Quanto à Ilha de Palma, pelas visitas frequentes dos navegadores portugueses e fortes relações comerciais com um chefe local, Bezeguiche, vai a angra tomar o seu nome. Em 1482 já possuía uma capela. Em 1529, estabelecem-se os portugueses na ilha a pedido do senhor local de nome Gudumel, e aqui constroem o Forte de Bezequiche (hoje Dakar) impondo o domínio português, sob a forma de submissão voluntária do reino local, o que viria a acontecer em muitos outros locais. Em 1536 foram erguidas uma feitoria e uma “casa de escravos”, vindo esta a transformar-se num dos mais activos centros de comércio de escravos africanos. Vinham ao encontro das necessidades de um comércio em expansão. Estabelecia-se um ciclo rendoso de parte a parte. Por ser grande centro de comércio de escravos, a ilha foi disputada ao longo de 100 anos por vários países europeus e chegou a ouvir-se, entre africanas e europeias, cerca de 20 línguas. A partir de 1595, o apoio à navegação facilitado pelos arquipélagos de Cabo Verde e de São Tomé e Príncipe (que falaremos na próxima crónica), atirou para segundo plano a habitual escala na ilha da Palma. Em 1625, os holandeses ocupam-na, mudam-lhe o nome para Goedereede (bom porto), hoje Goreia e põem fim a 100 anos de presença portuguesa.
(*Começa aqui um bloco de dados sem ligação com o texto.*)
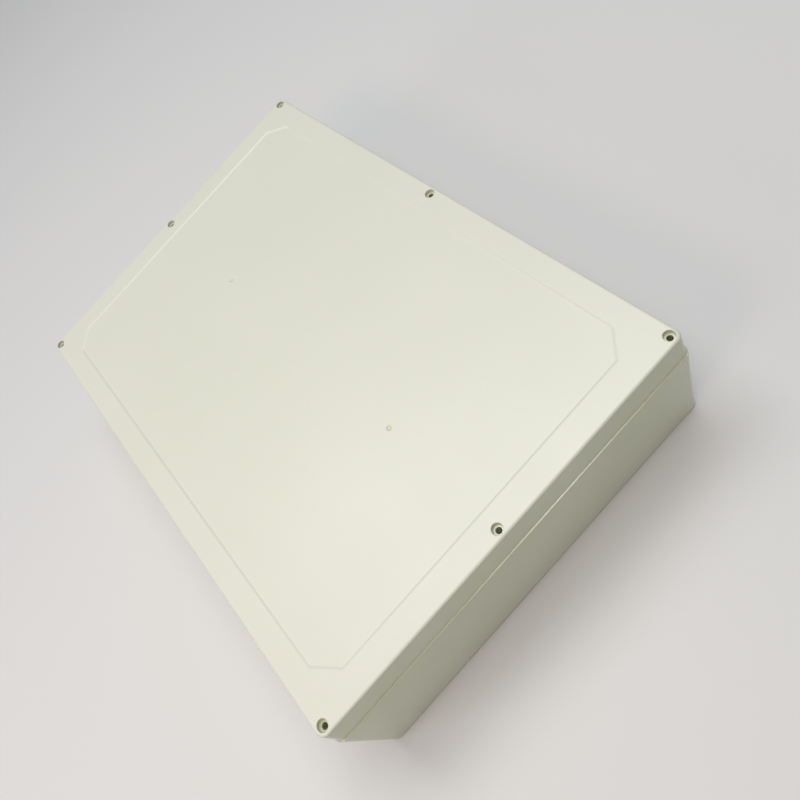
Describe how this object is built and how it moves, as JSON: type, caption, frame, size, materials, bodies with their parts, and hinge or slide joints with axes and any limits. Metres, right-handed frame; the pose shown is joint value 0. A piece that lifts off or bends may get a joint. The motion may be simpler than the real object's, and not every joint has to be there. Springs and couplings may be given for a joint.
{
  "type": "security gate",
  "caption": "Closed wall box that drives a shop security gate: screwed-down lid over mounting plate, power supply, breaker and control board, with cable glands on one end.",
  "frame": {"origin": "centre of the case's back face, which rests on the wall", "axes": "+X along the length, away from the cable glands; +Y across the width; +Z from the back face to the lid"},
  "size_m": [0.479, 0.34, 0.12],
  "materials": {
    "case_plastic": "moulded ABS, ivory, glossy",
    "rubber": "black moulded rubber",
    "zinc_steel": "bright zinc-plated steel",
    "brass": "machined brass",
    "gland_plastic": "grey polyamide",
    "galvanised_sheet": "galvanised sheet steel",
    "breaker_plastic": "light grey thermoset",
    "black_plastic": "black polyamide",
    "terminal_plastic": "grey polyamide",
    "board": "glass-epoxy board with green solder mask",
    "terminal_green": "green polyamide",
    "fuse_glass": "glass tube with plated end caps",
    "can_sleeve": "shrink-sleeved aluminium can",
    "black_aluminium": "black anodised extrusion",
    "component_plastic": "black epoxy moulding",
    "winding_tape": "varnished copper winding under film tape",
    "ferrite": "powdered iron core, coated",
    "film_box": "filled plastic box",
    "relay_plastic": "blue plastic cover",
    "tinned_steel": "tinned sheet steel",
    "lamp_plastic": "tinted epoxy lens",
    "knob_plastic": "dark grey nylon",
    "lead_pvc": "flexible PVC insulation",
    "supply_board": "paper-phenolic board with its wound parts"
  },
  "bodies": {
    "case": {"base_shell": "case_plastic", "lid_gasket": "rubber", "screw_inserts": "brass", "gland_bodies": "gland_plastic", "gland_washers": "rubber", "gland_locknuts": "gland_plastic", "gland_seals": "rubber", "mounting_plate": "galvanised_sheet", "m4_screws": "zinc_steel", "m3_screws": "zinc_steel", "hat_rail": "galvanised_sheet", "breaker_body": "breaker_plastic", "terminal_blocks": "terminal_plastic", "end_stops": "terminal_plastic", "earth_bar": "brass", "toroid_core": "winding_tape", "toroid_pads": "rubber", "toroid_washer": "galvanised_sheet", "toroid_bolt": "zinc_steel", "psu_tray": "galvanised_sheet", "psu_cover": "galvanised_sheet", "psu_board": "supply_board", "psu_terminals": "black_plastic", "control_board": "board", "board_standoffs": "brass", "screw_terminals": "terminal_green", "fuse_holders": "black_plastic", "fuses": "fuse_glass", "reservoir_capacitors": "can_sleeve", "heatsink": "black_aluminium", "power_transistors": "component_plastic", "matching_inductors": "ferrite", "tuning_capacitors": "film_box", "relays": "relay_plastic", "logic_chips": "component_plastic", "receiver_shield": "tinned_steel", "sounder": "black_plastic", "status_lights": "lamp_plastic", "knob_bases": "black_plastic", "switch_bases": "black_plastic", "tamper_bracket": "galvanised_sheet", "tamper_switch": "black_plastic", "mains_leads": "lead_pvc", "supply_leads": "lead_pvc", "signal_leads": "lead_pvc", "lead_saddles": "gland_plastic"},
    "lid": {"lid": "case_plastic", "lid_screws": "zinc_steel", "screw_washers": "rubber"},
    "breaker_lever": {"breaker_toggle": "black_plastic"},
    "knob_1": {"tuning_knob_1": "knob_plastic"},
    "knob_2": {"tuning_knob_2": "knob_plastic"},
    "knob_3": {"tuning_knob_3": "knob_plastic"},
    "mode_lever": {"mode_slider": "knob_plastic"},
    "reset_cap": {"reset_button": "knob_plastic"},
    "tamper_stem": {"tamper_plunger": "knob_plastic"},
    "nut_1": {"gland_nut_1": "gland_plastic"},
    "nut_2": {"gland_nut_2": "gland_plastic"},
    "nut_3": {"gland_nut_3": "gland_plastic"},
    "nut_4": {"gland_nut_4": "gland_plastic"}
  },
  "joints": [
    {"name": "lid_lift", "type": "slide", "parent": "case", "child": "lid", "axis": [0, 0, 1], "range_m": [0, 0.25]},
    {"name": "breaker_switch", "type": "hinge", "parent": "case", "child": "breaker_lever", "pos_m": [-0.15466, -0.09966, 0.081], "axis": [0, 1, 0], "range_deg": [0, 76]},
    {"name": "tune_1", "type": "hinge", "parent": "case", "child": "knob_1", "pos_m": [0.04566, 0.119, 0.0356], "axis": [0, 0, 1], "range_deg": [-135, 135]},
    {"name": "tune_2", "type": "hinge", "parent": "case", "child": "knob_2", "pos_m": [0.06766, 0.119, 0.0356], "axis": [0, 0, 1], "range_deg": [-135, 135]},
    {"name": "tune_3", "type": "hinge", "parent": "case", "child": "knob_3", "pos_m": [0.08966, 0.119, 0.0356], "axis": [0, 0, 1], "range_deg": [-135, 135]},
    {"name": "mode_select", "type": "slide", "parent": "case", "child": "mode_lever", "axis": [1, 0, 0], "range_m": [0, 0.004]},
    {"name": "reset_press", "type": "slide", "parent": "case", "child": "reset_cap", "axis": [0, 0, -1], "range_m": [0, 0.0015], "stiffness_N_per_m": 600, "springref_m": -0.001},
    {"name": "tamper_press", "type": "slide", "parent": "case", "child": "tamper_stem", "axis": [0, 0, -1], "range_m": [0, 0.003], "stiffness_N_per_m": 300, "springref_m": -0.001},
    {"name": "gland_turn_1", "type": "hinge", "parent": "case", "child": "nut_1", "pos_m": [-0.24, -0.11, 0.046], "axis": [-1, 0, 0], "continuous": true},
    {"name": "gland_turn_2", "type": "hinge", "parent": "case", "child": "nut_2", "pos_m": [-0.24, -0.05, 0.046], "axis": [-1, 0, 0], "continuous": true},
    {"name": "gland_turn_3", "type": "hinge", "parent": "case", "child": "nut_3", "pos_m": [-0.24, 0.05, 0.046], "axis": [-1, 0, 0], "continuous": true},
    {"name": "gland_turn_4", "type": "hinge", "parent": "case", "child": "nut_4", "pos_m": [-0.24, 0.11, 0.046], "axis": [-1, 0, 0], "continuous": true}
  ]
}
São Jorge da Mina, como já referido, era o forte português mais importante na zona do Golfo da Guiné. Tudo quanto foi necessário para a sua construção, quer a mão-de-obra especializada como pedreiros, carpinteiros e demais especialistas, quer materiais como pedra trabalhada e numerada, gesso, cal e outros produtos variados foram levados de Portugal, alguns como lastro dos navios. Foi verdadeiramente a primeira das fortificações europeias ao Sul do Saara, cercada
por uma zona chamada “duas partes” nada mais que duas povoações habitadas respectivamente por europeus e nativos tendo estes a capacidade de armar um exército de cerca de 150 homens para combater ao lado dos portugueses. São Jorge da Mina viria a substituir a feitoria de Arguim em importância militar e económica, passando a assegurar o comércio português na costa ocidental africana e impondo pouco a pouco o domínio português na região, visando rendimentos inerentes à plena soberania. Daqui irão para Lisboa mais de 400 quilos de ouro por ano. Duarte Pacheco Pereira, famoso cosmógrafo e navegador dos séculos XV-XVI, autor do «Esmeraldo de Situ Orbis», que participou das negociações do Tratado de Tordesilhas e capitão de guerra e herói de Cochim na Índia em 1504, Capitão-mor desta feitoria-fortaleza desde 1519 veio preso para Lisboa em 1522, acusado de contrabando de ouro. Logo depois libertado, desconhece-se, ainda hoje, as verdadeiras razões de tal decisão real, para com este herói nacional. Serão os holandeses que ocuparão São Jorge da Mina após 150 anos de domínio português.
[Bibgª: R. de Pina, J. Serrão, L. de Albuquerque, F. de Almeida. Por decisão pessoal, o autor não escreve segundo o novo Acordo Ortográfico].